“Most of the power of authoritarianism is freely given. In times like these, individuals think ahead about what a more repressive government will want, and then offer themselves without being asked. A citizen who adapts in this way is teaching power what it can do.”
Timothy Sydner, On Tyranny (2017)
It is vital that we discuss the Washington Post’s and L.A. Times’ non-endorsement in the U.S. presidential election, plainly and openly, as what they actually are.
On Friday afternoon, The Post’s CEO, Will Lewis, announced that for the first time in 36 years, the newspaper would not make an endorsement in the U.S. presidential election. The decision to shelve the endorsement – which had already been drafted by the paper’s editorial team – was reportedly made by the newspaper’s owner, billionaire Jeff Bezos.

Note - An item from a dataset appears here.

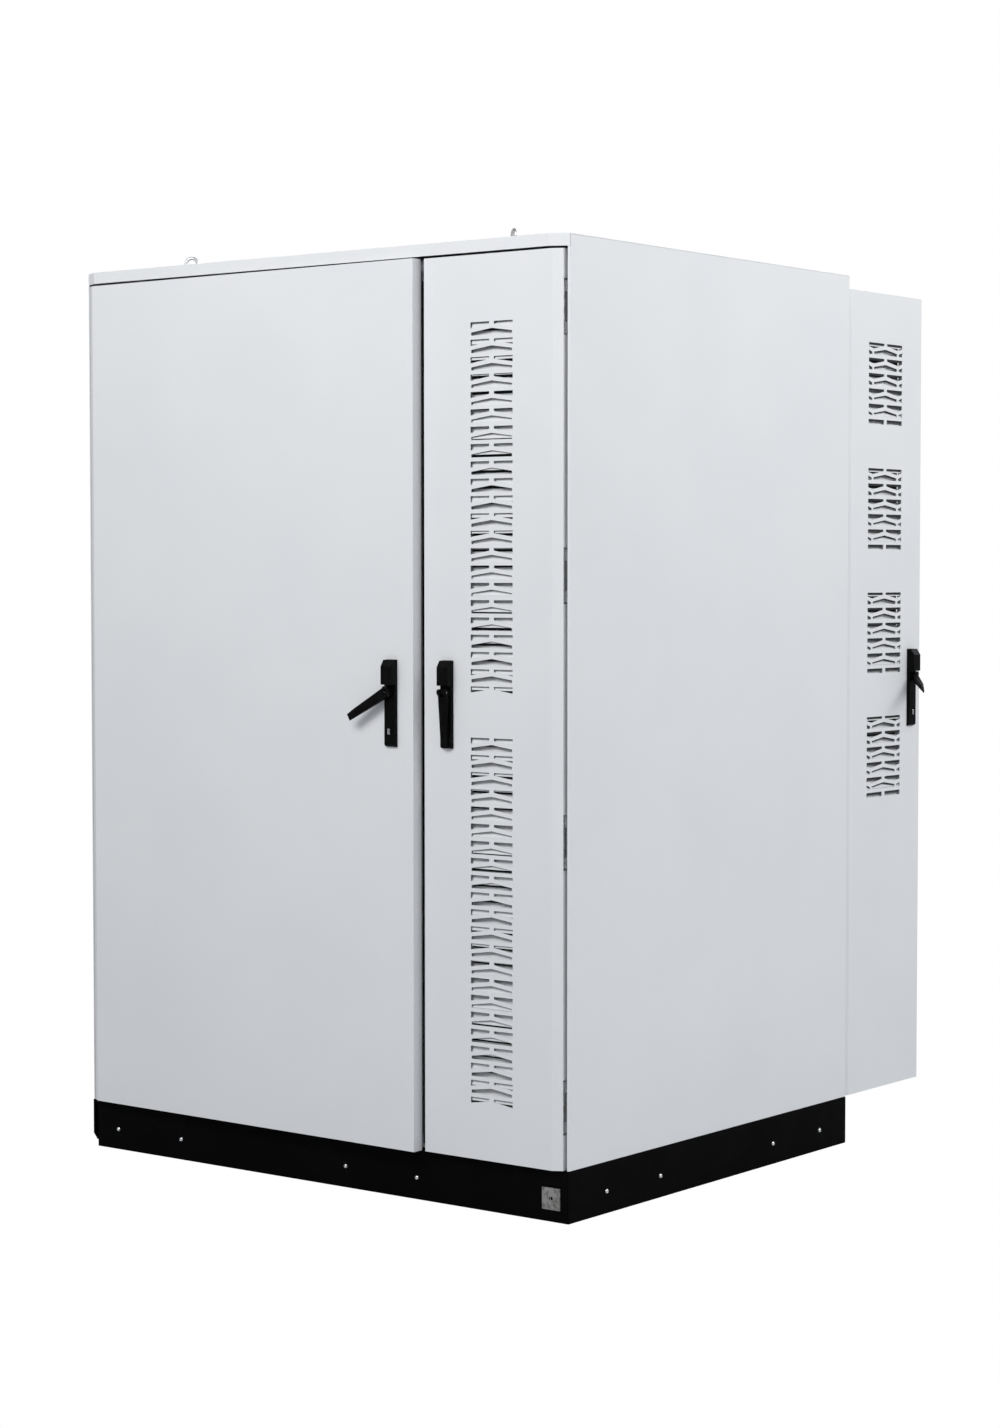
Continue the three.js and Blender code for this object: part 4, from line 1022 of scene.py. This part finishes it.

The announcement described the decision as nothing more than a return to a “tradition of non-endorsement,” a position that the paper had abandoned over three decades ago. On the cusp of a knife-edge election, this was laughable on its face. What we saw on Friday (and earlier this month at the L.A. Times) is the construction of one of the cornerstones of dictatorship: self-censorship.
As all these events unfolded, I’ve found myself thrown back to a night in mid-2010 that I spent at a printing press warehouse with Alfred Taban, founding owner and editor of an independent Sudanese newspaper called The Khartoum Monitor. Then-Sudanese President, Omar-al Bashir, who first took power in a 1989 military coup, had recently been re-elected in a vote that was neither free nor fair. Which is to say that by the time I met him, Taban was a veteran of running a newspaper under a dictatorship. Taban died in 2019, but as I read about Bezos’ decision, I thought about Taban.

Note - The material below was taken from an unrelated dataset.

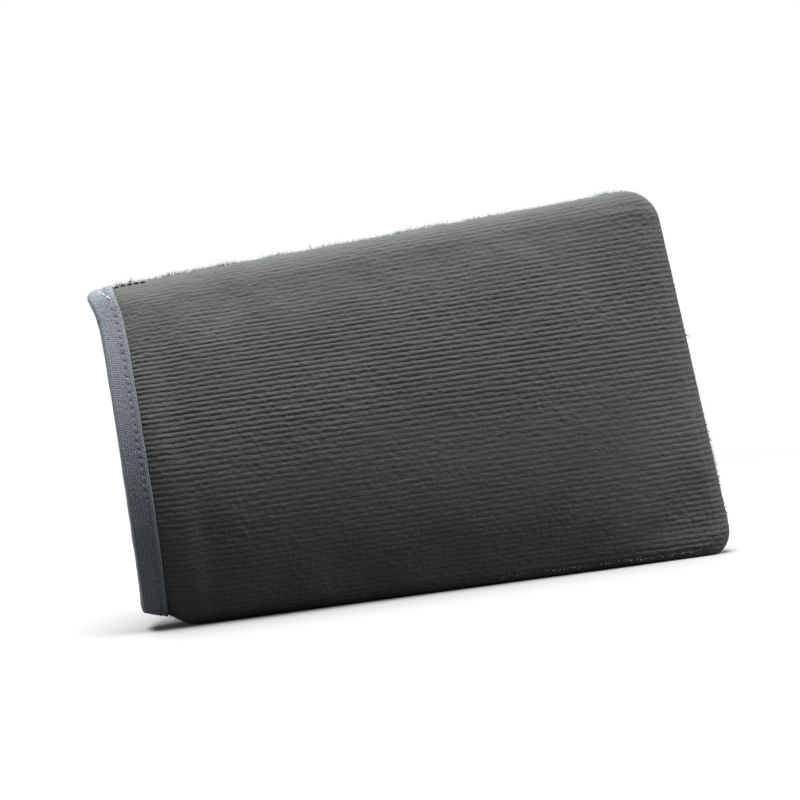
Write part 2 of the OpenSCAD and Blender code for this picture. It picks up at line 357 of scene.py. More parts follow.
def tape_material():
    n = Nodes("tape", (0.088, 0.098, 0.114), 0.75, Specular_IOR_Level=0.15)
    n.shader.inputs["Sheen Weight"].default_value = 0.1
    n.shader.inputs["Sheen Roughness"].default_value = 0.4
    uv = n.place(True)
    cell = n.noise(uv, 1.3, 2, 0.6)
    fine = n.noise(uv, 5.0, 2, 0.6)
    tone = n.ramp(cell, [(0.3, (0.066, 0.074, 0.086)), (0.7, (0.125, 0.138, 0.157))])
    split = n.add("ShaderNodeSeparateXYZ", {0: uv})
    column = n.math("DIVIDE", split.outputs[0], WEAVE_COLUMN)
    offset = n.math("MULTIPLY", n.math("FLOORED_MODULO", n.math("FLOOR", column), 2.0), 0.5)
    bead = n.math("FRACT", n.math("ADD", n.math("DIVIDE", split.outputs[1], WEAVE_BEAD), offset))
    # Painted shade: the gaps between the woven columns and between the beads along them are darkened in the
    # colour.
    gap = None
    for phase, start in ((n.math("FRACT", column), 0.55), (bead, 0.6)):
        off = n.math("ABSOLUTE", n.math("SUBTRACT", n.math("MULTIPLY", phase, 2.0), 1.0))
        shade = n.level(off, start, 1.0, 0, 1)
        gap = shade if gap is None else n.math("MAXIMUM", gap, shade)
    n.colour(n.blend(n.math("MULTIPLY", gap, 0.7), tone, (0.018, 0.02, 0.026)))
    n.bump(fine, 0.06, 0.6)
    return n.material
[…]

The contrast between the two men could hardly be greater. Bezos is the third richest person in the world, yet he appears to be so concerned by the risk of retaliation or staying on the side of power if Trump is elected, that he is preemptively silencing the views of the Washington Post’s editorial team. Taban had been detained, interrogated, and tortured by the government’s security services more times than he could recall to me. Yet he remained steadfast and passionate about continuing to mentor young journalists and teach them to seek out information, even in an environment where reporting the truth was understood by the regime to be a national security threat.
I was a freelance journalist at the time, soon to start covering Sudan for, as irony would have it, The Washington Post. I wanted to understand how, exactly, journalism operated under a dictatorship. Some of the local journalists I met worked at another paper that had refused the government’s demand for the right to censor their copy before it went to press. Security agents had shut down their printing press permanently. Nonetheless, they reported and wrote a full paper three times a week. Sometimes they got through the government’s internet censorship and posted their paper online. At other times, they cajoled the outdated printer in their office to churn out some black and white copies that they passed around between members of their local community. They earned nothing for their work, but they found other jobs when they could, and shared what they had among the others in their team.
Taban had made a different decision for his newspaper at that time. He was worried about the livelihoods of his staff and wasn’t willing to accept what was effectively an outright ban if he refused the government’s demand of pre-publication censorship. But it was important to Taban that his journalists did not censor themselves. While always mindful of the safety of their sources, he wanted them to write what needed to be written, ensuring that it was the government that was the censor.
I sat with Taban at his office inside the printing warehouse when the government’s security agents arrived, as they did at 8pm each night, to demand access to the following day’s copy. The security agents were rude and aggressive as they scrolled through the reporting, indicating the parts that would have to be cut before they would allow it to go to print. When they left, Taban’s team scrambled to fill in the blanks with photos or other innocuous material. Taban told me that on some nights, they couldn’t bring themselves to do it. They would leave parts of pages blank to remind their readers they were operating under censorship.
I only really understood the significance of this method of continuing to write and report the truth, even while knowing the censors would turn up at 8pm each night, after al-Bashir was finally overthrown. On a reporting trip back to Khartoum in 2019, I spoke with those trying to revitalize the idea of a free press in the aftermath of dictatorship. There were many hurdles, funding chief among them. But everything was made harder by the fact that so many journalists (much like many of their fellow citizens) had developed a survival reflex for self-censorship.
In February 2017, one month after Trump was sworn in as President, The Washington Post adopted a slogan for its storied paper: “Democracy Dies in Darkness.” Eleven days before voters decide on whether to return Trump to the White House, Bezos has made a mockery of that slogan, dimming the lights at the mere prospect of Trump’s ascendancy and, in turn, hastening democracy’s demise. The third richest person in the world appears to have hedged his bets — whether to minimize risks of retaliation or increase his chances of financial spoils if Trump is elected. With his fateful choice, Bezos has sent a signal to would-be authoritarians at home and abroad, without facing even a whisper of a threat the likes of which Taban and others stared down.